Claire Sécail : « Cyril Hanouna n’est qu’un pion de la bataille culturelle que mène l’extrême droite pour préparer une victoire électorale »



Impossible dans un dossier consacré à la bataille culturelle que mène l’extrême droite en France de ne pas évoquer la fureur médiatique du groupe Bolloré et notamment la place grandissante qu’occupent Pascal Praud et surtout Cyril Hanouna, l’animateur de Touche pas à mon poste ! sur C8. Loin d’être inoffensif et sans conséquence, le trublion du paysage audiovisuel comme il aime à se désigner lui-même occupe une place stratégique dans la propagation des idées d’extrême droite en France.

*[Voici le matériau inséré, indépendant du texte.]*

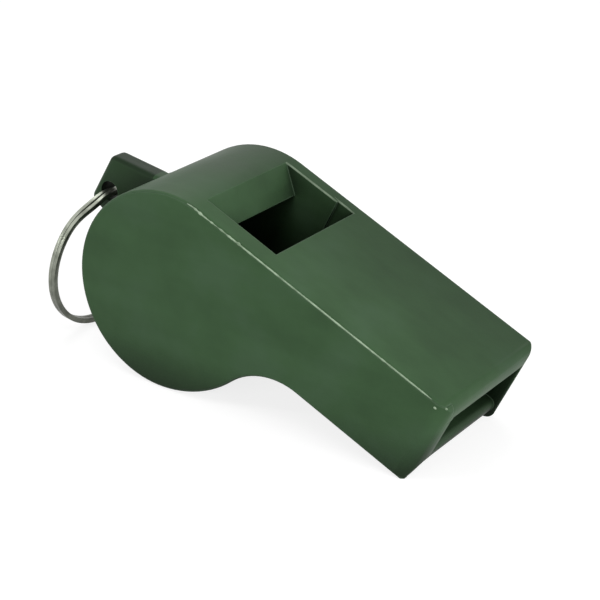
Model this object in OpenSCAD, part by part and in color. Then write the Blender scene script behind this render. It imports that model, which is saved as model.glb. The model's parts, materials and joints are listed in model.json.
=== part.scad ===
// Pea whistle moulded in plastic, with a split ring through its lug. Sizes are in millimetres.
// It is drawn with the barrel's axis on Y, the mouthpiece along +X and its flat top up. The side faces
// are the planes at plus and minus half of body_w: the near one is the welded cover, the far one the body.
// rest() then lays it on its barrel and on the lip of the mouthpiece, as it lies on a table at z = 0.

/* [Barrel] */
// Outer radius of the barrel
barrel_r = 11; // [10.6:0.1:12.5]
// Wall between the outside of the barrel and the pea chamber
barrel_wall = 2.6; // [2:0.1:2.8]
// Width over the two side faces
body_w = 18.8; // [17:0.1:22]
// Far side wall of the chamber
far_wall = 1.85; // [1.2:0.05:2.2]
// Rounding of the rims of the two side faces
edge_r = 0.4; // [0.2:0.05:0.7]

/* [Mouthpiece] */
// Barrel axis to the end of the mouthpiece
mouth_reach = 32.6; // [29:0.1:38]
// Height of the mouthpiece, from its underside to its flat top
mouth_h = 10.25; // [9.6:0.05:10.8]
// Radius of the hollow under the neck, between the barrel and the mouthpiece
neck_r = 7.7; // [5:0.1:10]
// Radius of the barrel's underside where it swells into the neck
swell_r = 13.4; // [12.6:0.1:16]
// Angle below the mouthpiece's direction at which that swell leaves the barrel's circle
swell_from = 66; // [60:1:80]
// Rounding of the upper and lower corners at the end of the mouthpiece
lip_r = 1.3; // [0.8:0.1:1.6]
// Rounding of the upright corners at the end of the mouthpiece
front_r = 1.8; // [0.4:0.1:2]
// Top plate over the windway
top_wall = 2.3; // [1.8:0.1:2.6]
// Floor plate at the lip
floor_wall = 1.6; // [1.2:0.1:2]
// Depth of the recess in the underside, between the two side walls
recess_h = 0.9; // [0.4:0.1:1.2]
// Set-back of the floor plate's round nose behind the end of the mouthpiece
nose_back = 0.45; // [0.3:0.05:1.2]
// Rounding of the upright inner edges of the mouth
flare_r = 0.3; // [0.2:0.1:0.4]
// Length of the level floor behind the lip, before it climbs to the slot
level_floor = 6; // [4:0.5:10]

/* [Window and windway] */
// Barrel axis to the front edge of the window, where the air jet leaves the slot
window_front = 8.5; // [8.2:0.1:9.4]
// Barrel axis to the sharp lip of the ramp
ramp_lip_x = 1.6; // [1:0.1:2.2]
// Drop of the ramp's lip below the flat top
ramp_lip_drop = 2.7; // [2.4:0.1:2.9]
// Run of the ramp along the whistle, from its crease on the barrel to its lip
ramp_run = 2.55; // [1.5:0.05:3.5]
// Height of the slot that the air leaves by
slot_h = 1.5; // [1.1:0.1:2]
// Length of the level slot, from its mouth at the chamber
slot_run = 5; // [3:0.5:7]
// Overhang of the window's front edge past the wall under the slot
slot_overhang = 1; // [0.5:0.1:1.4]
// Start of the shallow step in the far wall, from the barrel axis
step_x = 6.3; // [5:0.1:7]
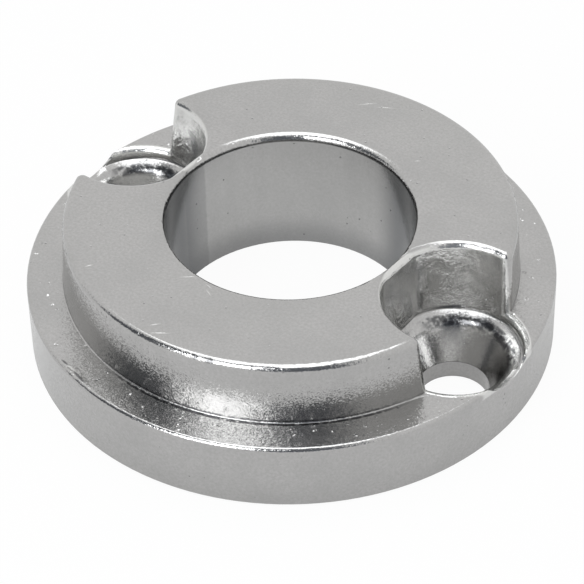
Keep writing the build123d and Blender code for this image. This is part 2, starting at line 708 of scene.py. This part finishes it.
    def facets(self, tree: Tree, place: Socket, masks: Masks, coarse: Socket) -> Socket:
        """Tilts each crystal of the skin a little, and a few on the ledge so far that they spark.

        Args:
            tree: the material's nodes.
            place: the Object coordinates.
            masks: the regions.
            coarse: how much of the grain tumbling has left.

        Returns:
            The tilted normal.
        """
        crystals = add_node(tree, "ShaderNodeTexVoronoi", {"Vector": place, "Scale": 1 / (self.facet * MM)})
        grains = add_node(tree, "ShaderNodeTexVoronoi", {"Vector": place, "Scale": 1 / (self.spark * MM)})
        chance = add_node(tree, "ShaderNodeSeparateColor", {0: grains.outputs["Color"]}).outputs["Red"]
        picked = add_node(tree, "ShaderNodeMath", {0: chance, 1: self.spark_chance}, operation="LESS_THAN")
        sparks = add_node(
            tree, "ShaderNodeMath", {0: picked.outputs[0], 1: masks["ledge"]}, operation="MULTIPLY"
        )
        usual = add_node(tree, "ShaderNodeMath", {0: coarse, 1: self.facet_tilt}, operation="MULTIPLY")
        strength = add_node(
            tree,
            "ShaderNodeMath",
            {0: sparks.outputs[0], 1: self.spark_tilt, 2: usual.outputs[0]},
            operation="MULTIPLY_ADD",
        )
        either_way = add_node(
            tree, "ShaderNodeVectorMath", {0: crystals.outputs["Color"], 1: MIDDLE}, operation="SUBTRACT"
        )
        askew = add_node(
            tree,
            "ShaderNodeVectorMath",
            {0: either_way.outputs[0], "Scale": strength.outputs[0]},
            operation="SCALE",
        )
        plain = add_node(tree, "ShaderNodeNewGeometry").outputs["Normal"]
        tilted = add_node(tree, "ShaderNodeVectorMath", {0: askew.outputs[0], 1: plain}, operation="ADD")
        unit = add_node(tree, "ShaderNodeVectorMath", {0: tilted.outputs[0]}, operation="NORMALIZE")
        return unit.outputs[0]

    def tone(self, tree: Tree, place: Socket, masks: Masks) -> Socket:
        """Colours the metal: clouded by oxide, with painted shade and dark reflections in hollows, painted
        light in the bore and pockets, and bright where it is worn.

        Args:
            tree: the material's nodes.
            place: the Object coordinates.
            masks: the regions.

        Returns:
            The colour.
        """
        drawn_out = self.drawn_out(tree, place)
        clouds, mottle, streaks = (
            add_node(tree, "ShaderNodeTexNoise", pattern).outputs["Fac"]
            for pattern in (
                self.noise(place, self.cloud, detail=4.0),
                self.noise(place, self.speck, detail=2.0),
                self.noise(drawn_out, self.stripe, detail=2.0),
            )
        )
        stripes = add_node(tree, "ShaderNodeMath", {0: streaks, 1: masks["bore"]}, operation="MULTIPLY")
        colour: Socket | tuple = linear(self.colour)
        for tint in (
            Tint(clouds, self.stain, 0.5, begins=0.4, whole=0.7),
            Tint(mottle, self.mottle, 0.6, begins=0.3, whole=0.7),
            Tint(stripes.outputs[0], self.streak_and_shade, 0.06, begins=0.35, whole=0.6),
            # painted light: the bore lifted lighter
            Tint(masks["bore"], self.polish_and_light, 0.25),
            Tint(masks["web"], self.streak_and_shade, 0.3),
            # painted shade: the bore darker towards its foot
            Tint(masks["foot"], self.streak_and_shade, 0.4),
            # painted shade on the bore's two sides
            Tint(masks["side_shade"], self.streak_and_shade, 0.85),
            # painted light: the pockets lifted lighter
            Tint(masks["pocket"], self.polish_and_light, 0.85),
            # painted shade: a dark line at the boss's foot, on one side only
            Tint(masks["root"], self.painted_dark, 0.85),
            # painted dark reflection on the far side of each seat's mouth, in blotches
            Tint(masks["seat"], self.painted_dark, 0.8),
            Tint(masks["scratches"], self.polish_and_light, 0.8),
            # painted shade standing in for the nicks' dents
            Tint(masks["nicks"], self.painted_dark, 0.7, whole=0.6),
            # painted shade in the pinholes
            Tint(masks["pits"], self.painted_dark, 0.45),
            # painted shade in the corners, darker the more closed in they are
            Tint(masks["corners"], self.painted_dark, 0.6),
            Tint(masks["edges"], self.polish_and_light, 0.2),
        ):
            ramp = {"Value": tint.where, "From Min": tint.begins, "From Max": tint.whole, "To Max": tint.most}
            share = add_node(tree, "ShaderNodeMapRange", ramp).outputs[0]
            mixed = {"Factor": share, 6: colour, 7: linear(tint.colour)}
            colour = add_node(tree, "ShaderNodeMix", mixed, data_type="RGBA").outputs[2]
        return colour

    def sheen(self, tree: Tree, place: Socket, masks: Masks) -> Socket:
        """Sets how roughly each region mirrors.

        Args:
            tree: the material's nodes.
            place: the Object coordinates.
            masks: the regions.

        Returns:
            The roughness.
        """
        patches = add_node(tree, "ShaderNodeTexNoise", self.noise(place, self.patch, detail=3.0))
        rough: Socket | float = self.roughness
        for where, gain in (
            (masks["flat"], self.level_roughness),
            (masks["pocket"], self.pocket_roughness),
            (patches.outputs["Fac"], self.patch_roughness),
            (masks["corners"], self.corner_roughness),
            (masks["edges"], -self.edge_polish),
        ):
            layer = {0: where, 1: gain, 2: rough}
            rough = add_node(tree, "ShaderNodeMath", layer, operation="MULTIPLY_ADD").outputs[0]
        return rough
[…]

Un populisme se met en place tous les soirs qu’analyse magistralement Claire Sécail, chercheuse au CNRS, dans un essai remarquable de justesse et de force, Touche pas à mon peuple paru au Seuil dans la collection « Libelle ». Derrière le divertissement, la désinformation menace. Autant d’enjeux inquiétants que Collateral a voulu sonder avec la chercheuse le temps d’un grand entretien.

 

 

Ma première question voudrait porter sur l’origine de votre formidable essai, Touche pas à mon peuple ! qui vient de paraître au Seuil dans la collection « Libelle ». Comment en êtes-vous venue à étudier la figure de Cyril Hanouna et notamment la manière dont l’émission Touche pas à mon poste a fini, par l’imposer, notamment depuis le rachat par le groupe Bolloré, non pas tant comme un animateur que comme un véritable acteur de l’opinion publique ? Quelle émission en particulier ou quel débat vous a conduit très justement à considérer que Cyril Hanouna « capte et structure l’imaginaire populaire » ? Est-ce le moment où, en 2018 et 2019, il s’est fait l’écho sur son plateau de la révolte des Gilets jaunes ?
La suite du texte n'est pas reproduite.